It just pisses me off that I still have to pay water rates and council tax and other bills associated with a house when we don't spend much time at home, we have a sense of freedom in the motorhome, so yes I could easily become used to the gypsy care free lifestyle. Been in a Bodega cellar today in Aranda Del Duero, could seriously spend the night down there sampling there wines. Great find, Madrid tomorrow though, the wife likes busy city's, I hate them, but I have to show willing.  
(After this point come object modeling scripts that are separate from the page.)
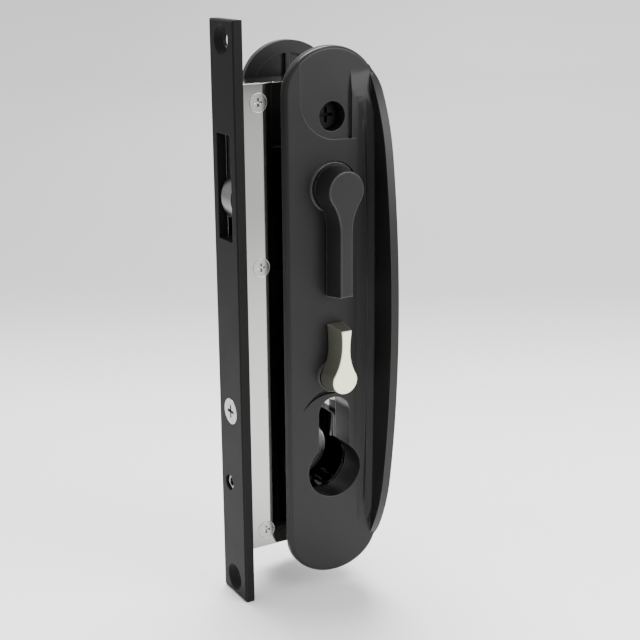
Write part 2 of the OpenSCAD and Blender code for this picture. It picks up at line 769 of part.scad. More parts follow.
// Body of the pull plate on the room side
module plate_solid(rim, snib) difference() {
    union() {
        difference() {
            sloped_body();
            if (snib) {
                screw_cut();
                groove();
            }
        }
        intersection() {
            translate([0, -low_y, -plate_len / 2]) linear_extrude(plate_len)
                mirror([0, 1, 0]) ridge_section();
            across(-low_y - ridge_rise, -low_y + edge_round) polygon(pill(edge_round));
            along(0, fin_x1 + 1) {
                hill(ridge_rise, ridge_hill);
                translate([-plate_len / 2, -edge_round]) square([plate_len, edge_round]);
            }
        }
        intersection() {
            along(fin_x0, fin_x1 + 1) {
                hill(fin_rise, fin_hill);
                translate([-plate_len / 2, -plate_edge]) square([plate_len, plate_edge]);
            }
            across(-low_y - fin_rise, -seat_y) polygon(pill(0));
        }
        across(-hollow_y - 0.2, -case_y) boss_shapes(snib);
    }
    across(-hollow_y, -seat_y + CUT) difference() {
        polygon(pill(rim));
        rib_shapes();
        boss_shapes(snib);
    }
    across(-low_y - ridge_rise - 1, -case_y + CUT) euro(key_gap);
    bar(backset, lever_z, lever_ring_r + RUN, -low_y - ridge_rise, -low_y);
    bar(backset, lever_z, sleeve_r + RUN, -low_y - CUT, -case_y + CUT);
    bar(backset, lever_z, clip_room_r, -clip_y - clip_t - SLIP, -case_y + CUT);
}

// Crescent groove over the cylinder opening, which deepens as the face rises
module groove() across(-low_y - ridge_rise, -groove_y) difference() {
    translate([groove_x, groove_z]) circle(r = groove_out_r);
    translate([groove_x, groove_z] + groove_shift) circle(r = groove_in_r);
    translate([groove_end, groove_z - plate_w]) square([plate_w, 2 * plate_w]);
    translate([backset - plate_w, groove_start - 2 * plate_w]) square(2 * plate_w);
}

module front_plate() color(BLACK) difference() {
    plate_solid(front_rim, true);
    bar(backset, plate_screw_z, plate_screw_hole, -low_y - 1, -plate_floor);
    bar(backset, plate_screw_z, plate_bolt_r + RUN, -low_y, -case_y + CUT);
    bar(backset, snib_z, snib_ring_r + RUN, -low_y - ridge_rise, -low_y);
    bar(backset, snib_z, snib_sleeve_r + RUN, -low_y - CUT, -case_y + CUT);
}

module rear_plate() color(BLACK) mirror([0, 1, 0]) difference() {
    plate_solid(rear_rim, false);
    bar(backset, plate_screw_z, plate_bolt_r + RUN, -low_y + rear_skin, -case_y + CUT);
}

module plate_screw() color(BLACK) difference() {
    union() {
        bar(backset, plate_screw_z, plate_head_r, -plate_floor - plate_head_h, -plate_floor);
        bar(backset, plate_screw_z, plate_bolt_r, -plate_floor - 1, seat_y - 0.5);
    }
    translate([backset, -plate_floor - plate_head_h, plate_screw_z]) for (a = [0, 90]) rotate([0, a, 0])
        block([-plate_cross[0], -CUT, -plate_cross[1]], [plate_cross[0], plate_cross[2], plate_cross[1]]);
}

// Deadlock

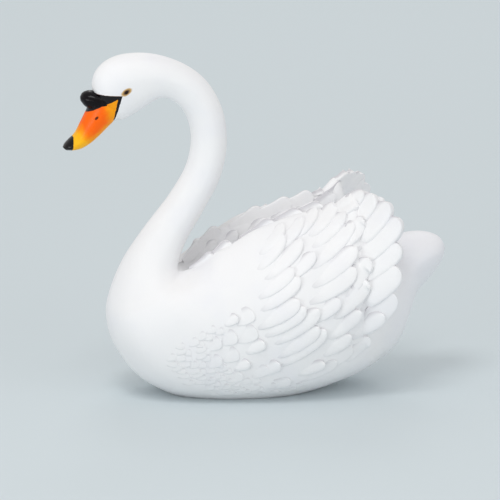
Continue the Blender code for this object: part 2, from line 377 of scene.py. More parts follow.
# The stage. The camera looks at the side that the photograph shows, far off with a long lens.
VIEW_AZIMUTH = math.radians(-12)
VIEW_ELEVATION = math.radians(14)
VIEW_DISTANCE = 13.889
VIEW_HEIGHT = 0.1417
VIEW_LENS = 1000
FLOOR_REACH = 20
SKY_COLOUR = (1.0, 0.99, 0.985, 1)
SKY_STRENGTH = 0.65
LAMP_AIM = Vector((0, 0, 0.15))
Lamp = namedtuple("Lamp", "name place size power")
LAMPS = (
    Lamp("key", (-0.8, -1.2, 2.7), 1.0, 20),
    Lamp("fill", (1.9, -2.4, 0.6), 2.0, 17),
    Lamp("low", (-2.3, -1.8, 0.1), 1.6, 31),
    Lamp("rim", (0.6, 2.2, 1.8), 1.2, 9),
)


class SwanSizes(bpy.types.PropertyGroup):
    crown: FloatProperty(
        name="Feather crown",
        description="Height of a feather's tip over the wing",
        default=0.0031,
        unit="LENGTH",
    )
    root_depth: FloatProperty(
        name="Root depth",
        description="Depth of a feather's root under the wing's face",
        default=0.0018,
        unit="LENGTH",
    )
    burial: FloatProperty(
        name="Feather burial",
        description="Depth of a feather's hidden side under the wing's face",
        default=0.0052,
        unit="LENGTH",
    )
    lean: FloatProperty(
        name="Feather lean",
        description="Fall of a feather from its lower edge to its upper one",
        default=0.0029,
        unit="LENGTH",
    )
    bulge: FloatProperty(
        name="Feather bulge",
        description="Rise of the middle of a feather's section",
        default=0.0009,
        unit="LENGTH",
    )
    lining_relief: FloatProperty(
        name="Lining relief",
        description="Share of the full relief on the wing's inner face",
        default=0.35,
        subtype="FACTOR",
    )
    flank_relief: FloatProperty(
        name="Flank relief",
        description="Share of the full relief between the lowest feathers",
        default=0.35,
        subtype="FACTOR",
    )
    down_relief: FloatProperty(
        name="Down relief",
        description="Share of the full relief on the lower breast",
        default=0.16,
        subtype="FACTOR",
    )
    profile_points: IntProperty(
        name="Profile points",
        description="Points round a feather's section",
        default=28,
        min=8,
    )
    nostril: FloatProperty(
        name="Nostril",
        description="Length of the nostril slit",
        default=0.0042,
        unit="LENGTH",
    )
    pupil: FloatProperty(
        name="Pupil",
        description="Radius of the eye's pupil",
        default=0.0023,
        unit="LENGTH",
    )
    grain: FloatProperty(
        name="Resin grain",
        description="Height of the cast resin's fine grain",
        default=0.00006,
        unit="LENGTH",
    )


class SwanColours(bpy.types.PropertyGroup):
    resin: FloatVectorProperty(
        name="Resin white",
        description="Painted white of the body",
        subtype="COLOR",
        default=srgb(240, 240, 241),
    )
    # Painted shade: the grey that the feathers' creases, upper edges and roots are darkened toward.
    crease_shade: FloatVectorProperty(
        name="Crease grey",
        description="Grey that gathers between the feathers",
        subtype="COLOR",
        default=srgb(188, 186, 192),
    )
    orange: FloatVectorProperty(
        name="Bill orange",
        description="Middle of the bill",
        subtype="COLOR",
        default=srgb(255, 104, 0),
    )
    amber: FloatVectorProperty(
        name="Bill amber",
        description="Base of the bill",
        subtype="COLOR",
        default=srgb(250, 160, 4),
    )
    yellow: FloatVectorProperty(
        name="Bill yellow",
        description="Bill behind the nail",
        subtype="COLOR",
        default=srgb(255, 188, 22),
    )
    black: FloatVectorProperty(
        name="Gloss black",
        description="Knob, lores and nail",
        subtype="COLOR",
        default=srgb(6, 2, 6),
    )
    eye: FloatVectorProperty(
        name="Eye brown",
        description="The eye's pupil",
        subtype="COLOR",
        default=srgb(30, 10, 2),
    )
    eye_ring: FloatVectorProperty(
        name="Eye ring",
        description="Ring round the pupil",
        subtype="COLOR",
        default=srgb(200, 156, 78),
    )
    floor: FloatVectorProperty(
        name="Floor",
        description="Studio floor",
        subtype="COLOR",
        default=srgb(208, 218, 222),
    )


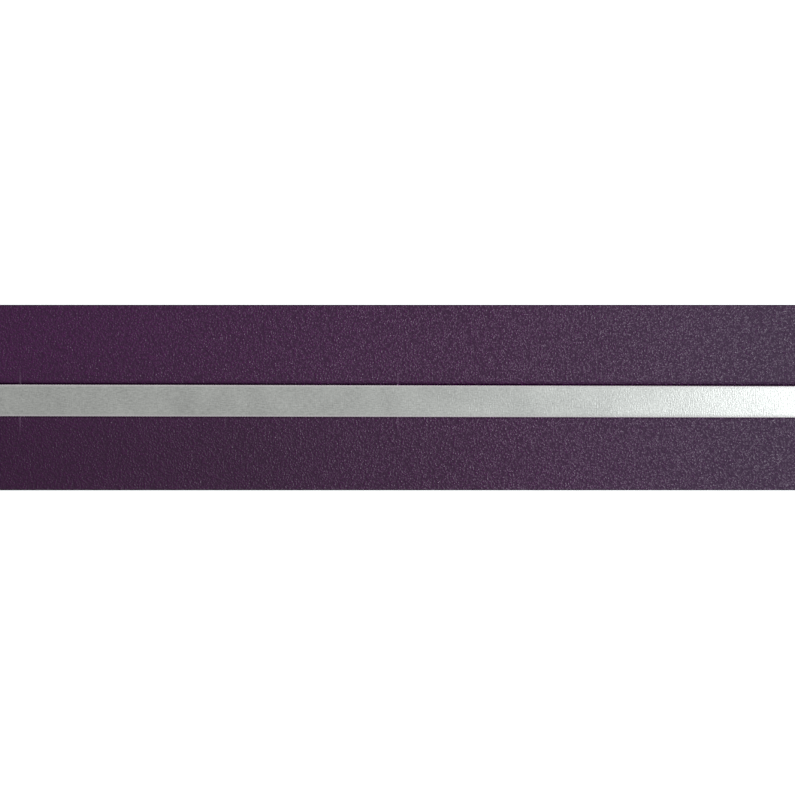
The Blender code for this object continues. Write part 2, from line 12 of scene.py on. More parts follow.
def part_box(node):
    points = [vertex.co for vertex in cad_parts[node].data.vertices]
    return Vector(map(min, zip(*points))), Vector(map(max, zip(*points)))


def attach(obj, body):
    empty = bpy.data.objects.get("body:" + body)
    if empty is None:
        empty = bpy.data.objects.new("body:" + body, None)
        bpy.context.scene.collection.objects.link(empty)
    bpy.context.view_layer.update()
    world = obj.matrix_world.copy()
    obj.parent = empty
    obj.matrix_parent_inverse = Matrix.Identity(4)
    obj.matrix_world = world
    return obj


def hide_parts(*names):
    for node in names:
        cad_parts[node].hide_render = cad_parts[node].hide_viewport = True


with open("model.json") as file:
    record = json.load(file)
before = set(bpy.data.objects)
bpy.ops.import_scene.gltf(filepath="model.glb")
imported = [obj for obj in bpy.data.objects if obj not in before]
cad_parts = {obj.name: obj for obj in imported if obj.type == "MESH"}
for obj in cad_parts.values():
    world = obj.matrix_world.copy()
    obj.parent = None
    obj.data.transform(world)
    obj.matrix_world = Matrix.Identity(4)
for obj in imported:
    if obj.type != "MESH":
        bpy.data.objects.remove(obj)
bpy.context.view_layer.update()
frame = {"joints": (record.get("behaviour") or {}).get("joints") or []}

 Hope you and Fiona are well, hopefully we will be around in the summer to catch up at one of the meets. Take care


----------



## The laird (Feb 15, 2020)




----------



## Mobilvetta (Feb 16, 2020)

Thank you Minisorella, we found a carpark off the road you suggested to us, it's free, there are a few other motorhomes here to, we are tucked in amongst the trees. Couldn't believe how busy it is, we are right next to the metro station.


----------



## WellWornTraveller (Feb 17, 2020)

Being a complete technoidiot, I have looked on line but I do not seem to be able to find any info.

What I would like to know is does MADRID have a critair sort of system?

Thanks

Bernie


----------



## Mobilvetta (Feb 17, 2020)

WellWornTraveller said:


> Being a complete technoidiot, I have looked on line but I do not seem to be able to find any info.
> 
> What I would like to know is does MADRID have a critair sort of system?
> 
> ...



From what I understand it effects Spanish registered vehicles at the moment and not foreign registered vehicles. Mine is classed as a euro 6 engine, so hopefully I won't  have any issues.
 Have to say having now visited Madrid now, it isn't one of my favourite places, and I wouldn't be in a hurry to return, it's not cycle friendly and the roads are chaotic with traffic and silly one way systems. We have left now and are in Toledo.


----------